Whether or not, this tasty little berry was served at America’s first Thanksgiving in 1621 will never be known for there is no record of what was served at the actual feast. However, the Native Americans ate many different berries, so the cranberry could have possible been on the menu. I would like to think so. For more information on cranberries, go here
6 cups mixed baby greens
1/2 cup dried cranberries
3/4 cup halved green seedless grapes
1/2 cup toasted pine nuts
1/2 cup crumbled goat cheese
Combine greens, dried cranberries and seedless grapes. Toss with small amount of dressing just to coat leaves and top salad with toasted pine nuts and the crumbled goat cheese. Pass remaining dressing at table.
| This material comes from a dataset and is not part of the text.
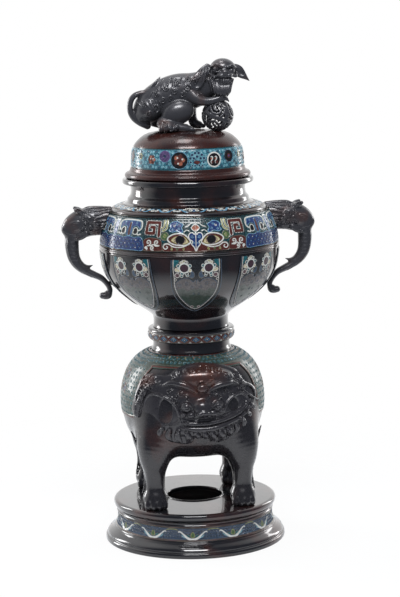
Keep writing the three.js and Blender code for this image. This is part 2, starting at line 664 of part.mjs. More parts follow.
// Lid: a domed shell with an enamelled wall, on a ring that drops into the bowl's mouth
const domeShares = [
  [1.011, 0.12], [0.998, 0.227], [0.98, 0.53], [0.94, 0.673], [0.85, 0.81], [0.69, 0.93], [0.35, 0.99], [0, 1],
];
const dome = placed(domeShares, [0, lidBase], [lid.radius, lid.height]);
const lidBand = dome.slice(1, 4);
const domeLining = [...everyOther(offset(dome, -lid.wall - bedDepth).slice(1, -2)), [lid.ventRadius, crown - lid.wall]];
const ringOuter = mouth.bore - lid.ringClearance;
const lidBore = ringOuter - lid.ringWall;

const flangeShares = [[-0.3, 0], [0, 0.5], [-0.3, 1]];
function lidShell() {
  const flange = placed(flangeShares, [lid.flangeRadius, lidBase], [lid.flangeHeight, lid.flangeHeight]);
  const outside = [...flange, dome[0], ...bedOf(lidBand), ...dome.slice(4, -1)];
  const inside = [...domeLining.toReversed(), [lidBore, dome[1][1]], [lidBore, lidBase]];
  const shell = turned([...outside, [lid.ventRadius, crown], ...inside]);
  return cut(shell, studPlaces.map((place) => boreFor(place, dome[3][1], crown + overrun, stud)));
}

/** The ring that locates the lid in the mouth of the bowl. */
function lidRing() {
  const [inner, grip] = [lidBore - seatGap, lidBore - seatGap - lid.ringWall];
  const [base, under, top] = [lidBase - lid.ringDepth, lidBase - seatGap, lidBase + lid.flangeHeight];
  return turned([[ringOuter, base], [ringOuter, under], [inner, under], [inner, top], [grip, top], [grip, base]]);
}

/** The lid as a solid block, grown by the seat gap. */
function lidBlock() {
  return turned([...offset(dome, seatGap).slice(0, -1), [0, crown + seatGap], [0, lidBase]]);
}

// Lion and ball. Places and girths are shares of the lion's height: along +X from the axis, across, and up from
// the crown of the lid.
const atLion = ([x, y, z]) => [x * lion.height, y * lion.height, crown + z * lion.height];
const ballPlaceShares = [0.42, -0.15, 0];
const studPlaceShares = [-0.3, 0.04, 0];
const [ballX, ballY] = atLion(ballPlaceShares);
const studPlaces = [atLion(studPlaceShares).slice(0, 2), [ballX, ballY]];
const ballFoot = levelAt(dome, Math.hypot(ballX, ballY)) + seatGap;
const ballMiddle = [ballX, ballY, ballFoot + ball.radius];
const studTops = [crown + stud.grip, ballFoot + ball.bossHeight / 2];

const [sideways, nearEarSide, farEarSide] = [[0, 1, 0], [0.4, 0, 1], [-0.4, 0, 1]];
const lionLimbShares = [
  // body from rump to neck
  { side: sideways, at: [
    [-0.5, 0.04, 0.27, 0.22, 0.24], [-0.28, 0.04, 0.42, 0.24, 0.24], [-0.06, 0.02, 0.5, 0.24, 0.26],
    [0.16, 0, 0.53, 0.21, 0.22], [0.34, -0.04, 0.68, 0.17, 0.18],
  ] },
  // near foreleg, laid on the ball
  { side: sideways, at: [
    [0.06, -0.14, 0.48, 0.09, 0.1], [0.22, -0.18, 0.46, 0.07, 0.065], [0.42, -0.16, 0.46, 0.07, 0.045],
  ] },
  // far foreleg, standing on the lid
  { side: sideways, at: [
    [0.18, 0.12, 0.46, 0.09, 0.1], [0.1, 0.15, 0.16, 0.07, 0.07], [0.18, 0.11, 0.03, 0.07, 0.05],
  ] },
  // hind feet
  { side: sideways, at: [
    [-0.34, -0.2, 0.1, 0.1, 0.1], [-0.12, -0.23, 0.03, 0.08, 0.06], [0.06, -0.22, 0.02, 0.075, 0.045],
  ] },
  { side: sideways, at: [
    [-0.42, 0.22, 0.1, 0.1, 0.11], [-0.22, 0.25, 0.02, 0.08, 0.06], [-0.08, 0.26, 0.01, 0.075, 0.05],
  ] },
  // tail, rising in a loop behind the rump
  { side: sideways, at: [
    [-0.54, 0.04, 0.03, 0.07, 0.06], [-0.7, 0.02, 0.12, 0.06, 0.045], [-0.79, 0, 0.28, 0.055, 0.035],
    [-0.75, 0, 0.45, 0.05, 0.03], [-0.58, 0, 0.5, 0.06, 0.04],
  ] },
  // plume of the tail along the back
  { side: sideways, at: [[-0.54, 0, 0.45, 0.06, 0.06], [-0.42, -0.03, 0.58, 0.05, 0.04], [-0.28, -0.03, 0.7, 0.03, 0.02]] },
  // ears
  { side: nearEarSide, at: [[0.32, -0.06, 0.88, 0.06, 0.045], [0.16, -0.08, 0.78, 0.12, 0.035], [0.07, -0.09, 0.58, 0.05, 0.02]] },
  { side: farEarSide, at: [[0.58, -0.06, 0.84, 0.07, 0.04], [0.72, -0.06, 0.78, 0.075, 0.035], [0.85, -0.06, 0.69, 0.012, 0.012]] },
];
const lionMassShares = [
  { at: [-0.12, -0.18, 0.24], size: [0.24, 0.14, 0.2], turn: [0, -0.3, 0] }, // near thigh
  { at: [-0.34, 0.2, 0.24], size: [0.24, 0.13, 0.2], turn: [0, -0.2, 0] }, // far thigh
  { at: [0.45, -0.08, 0.82], size: [0.19, 0.17, 0.175] }, // skull
  { at: [0.48, -0.23, 0.75], size: [0.12, 0.09, 0.08] }, // muzzle
  { at: [0.47, -0.21, 0.865], size: [0.15, 0.05, 0.035] }, // brows
  { at: [0.4, -0.14, 0.62], size: [0.16, 0.12, 0.17], turn: [0, 0.4, 0] }, // beard
];

function lionBody() {
  const size = lion.height;
  const limbs = lionLimbShares.map(({ side, at }) => {
    const stations = at.map(([x, y, z, w, h]) => [...atLion([x, y, z]), w * size, h * size]);
    return limb(stations, side);
  });
  const masses = lionMassShares.map(({ at, size: shares, turn }) => pebble(atLion(at), shares.map((s) => s * size), turn));
  const hole = boreFor(studPlaces[0], lidBase, studTops[0] + holeClearance, stud);
  const room = ball.radius + seatGap;
  return cut(join(limbs, masses), lidBlock(), hole, pebble(ballMiddle, [room, room, room], [0, 0, 0], sides.shank));
}

const [windowShare, windowDepthShare] = [0.5, 0.87];
const ribbonFacets = { hoop: [4, 12], window: [3, 5] }; // round the ribbon, and along it
const ballTilt = [20, 15, 30]; // degrees
/** The openwork ball: three ribbons that cross, and a ring in each of the eight windows between them. */
function brocadeBall() {
  const path = ball.radius - ball.ribbon;
  const hoop = new THREE.TorusGeometry(path, ball.ribbon, ...ribbonFacets.hoop);
  const turns = [[0, 0], [Math.PI / 2, 0], [0, Math.PI / 2]];
  const hoops = turns.map(([x, y]) => solidOf(hoop.clone().rotateX(x).rotateY(y)));
  const corners = [-1, 1].flatMap((x) => [-1, 1].flatMap((y) => [-1, 1].map((z) => new THREE.Vector3(x, y, z).normalize())));
  const windows = corners.map((out) => {
    const facing = new THREE.Quaternion().setFromUnitVectors(new THREE.Vector3(0, 0, 1), out);
    const rim = new THREE.TorusGeometry(path * windowShare, ball.windowRibbon, ...ribbonFacets.window);
    return solidOf(rim.applyQuaternion(facing).translate(...out.multiplyScalar(path * windowDepthShare)));
  });
  const tilted = join(hoops, windows).rotate(ballTilt).translate(ballMiddle);
  const place = studPlaces[1];
  const boss = post(place, ballFoot - overrun, ballFoot + ball.bossHeight, ball.bossRadius);
  return cut(join(tilted, boss), lidBlock(), boreFor(place, lidBase, studTops[1] + holeClearance, stud));
}

/** The level of the lid's lining over a place, clear of a nut. */
const liningOver = ([x, y]) => levelAt(domeLining, (Math.hypot(x, y) + stud.nut) / facetShare) - seatGap;

/** A threaded stud up through the lid. */
const finialStud = (place, top) => post(place, liningOver(place) - stud.nutHeight, top, stud.radius);

/** The nut that draws a stud down from inside the lid. */
function finialNut(place) {
  const top = liningOver(place);
  return sleeve(place, top - stud.nutHeight, top, stud.nut, stud, sides.hexagon);
}

// Assembly
const group = new THREE.Group();

/** Adds a named solid in a finish to the group. */
function add(name, solid, finish) {
  const mesh = new THREE.Mesh(geometryOf(solid), materials[finish]);
  mesh.name = name;
  group.add(mesh);
}

add("plinth_skirt", plinthSkirt(), "bronze");
add("plinth_plate", plinthPlate(), "bronze");
add("plinth_enamel", enamelBand(plinthBand), "cobalt");
legPlaces.forEach((place, i) => {
  const screw = bolt(place, plateUnder - seatGap, plateTop + pawScrew.grip, pawScrew);
  add(`paw_screw_${i + 1}`, screw, "steel");
});

add("stand_body", standBody(), "castBronze");
add("stand_cloth", clothShell(seatGap, -enamel.thickness, 0), "turquoise");
add("stand_mask", standMask(), "castBronze");

add("stand_collar", standCollar(), "bronze");
add("collar_ring", collarRing(), "bronze");
add("collar_enamel", enamelBand(ringBand), "cobalt");
const axis = [0, 0];
const nutTop = tieBarUnder - seatGap;
add("tie_washer", sleeve(axis, bowlFloor + seatGap, washerTop, tie.washer, tie), "steel");
add("tie_bolt", bolt(axis, washerTop + seatGap, nutTop - 2 * tie.headHeight, tie), "steel");
add("tie_bar", tieBar(), "steel");
add("tie_nut", sleeve(axis, nutTop - tie.headHeight, nutTop, tie.head, tie, sides.hexagon), "steel");

add("bowl_lower", bowlLower(), "bronze");
for (let i = 0; i < lappet.count; i++) add(`lappet_${i + 1}`, lappetPanel(i), "celadon");
add("waist_bead", waistBead(), "bronze");
add("bowl_shoulder", bowlShoulder(), "bronze");
add("mask_band_enamel", maskBandEnamel(), "cobalt");
add("scroll_band_enamel", enamelBand(scrollBand), "turquoise");
add("mouth_rim", mouthRim(), "bronze");

for (const [label, side] of [["left", -1], ["right", 1]]) {
  add(`handle_${label}`, handleBody(side), "castBronze");
  add(`handle_screw_${label}`, handleScrew(side), "steel");
  add(`handle_peg_${label}`, handlePeg(side, 0), "castBronze");
}

add("lid_shell", lidShell(), "bronze");
add("lid_ring", lidRing(), "bronze");
add("lid_enamel", enamelBand(lidBand), "turquoise");
add("lion", lionBody(), "castBronze");
add("brocade_ball", brocadeBall(), "castBronze");
studPlaces.forEach((place, i) => {
  add(`finial_stud_${i + 1}`, finialStud(place, studTops[i]), "steel");
  add(`finial_nut_${i + 1}`, finialNut(place), "steel");
});

export default group;
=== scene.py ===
"""A three-tier incense burner in patinated bronze and enamel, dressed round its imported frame.

Sizes are millimetres until a mesh is made. +Z is up, and the stand's mask looks towards -Y.
"""

from __future__ import annotations

import logging
from dataclasses import dataclass
from enum import Enum
from math import asin, cos, pi, radians, sin, sqrt
from typing import Sequence

import bpy
import numpy as np
import openvdb
from mathutils import Euler, Matrix, Vector
from mathutils.geometry import delaunay_2d_cdt


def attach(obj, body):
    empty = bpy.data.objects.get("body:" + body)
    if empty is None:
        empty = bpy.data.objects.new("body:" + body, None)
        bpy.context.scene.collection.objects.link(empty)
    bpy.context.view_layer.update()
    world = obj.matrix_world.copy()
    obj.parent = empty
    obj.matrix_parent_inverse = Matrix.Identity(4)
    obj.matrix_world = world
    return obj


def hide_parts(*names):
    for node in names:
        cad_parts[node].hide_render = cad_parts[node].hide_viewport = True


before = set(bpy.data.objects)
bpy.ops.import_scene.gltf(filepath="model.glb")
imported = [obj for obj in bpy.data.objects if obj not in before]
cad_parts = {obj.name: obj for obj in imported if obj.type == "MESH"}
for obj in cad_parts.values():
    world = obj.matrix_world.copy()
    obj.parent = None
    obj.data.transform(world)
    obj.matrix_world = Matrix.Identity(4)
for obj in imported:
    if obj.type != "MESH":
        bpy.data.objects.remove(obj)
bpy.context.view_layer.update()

MILLIMETRE = 0.001
HAIR = 0.3  # the gap in millimetres between a casting and what carries it
STRAIGHT = -0.97  # the cosine between two edges below which their corner stays as it is
TOUCH = 0.999  # the share of its half width that a wire covers
Station = Sequence[float]
Rows = Sequence[Station]
Lines = Sequence[Rows]
Triple = tuple[float, float, float]
Socket = bpy.types.NodeSocket
Array = np.ndarray
log = logging.getLogger("burner")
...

Orange Honey Dijon Salad Dressing
1 garlic clove, peeled and minced
1/2 tsp salt
1/2 cup fresh orange juice
1 teaspoon Dijon mustard
1 tablespoon honey
1 tablespoon fresh orange zest
2/3 cup olive oil
On cutting board, mash garlic and salt together. Place in bowl, whisk in orange juice, Dijon mustard, honey and orange zest. When combined, whisk in olive oil until dressing is emulsified. Whisk in zest. Season with salt and freshly ground pepper.
Salad serves six. Thinly sliced red onion would be a great addition to this salad as would segmented orange slices.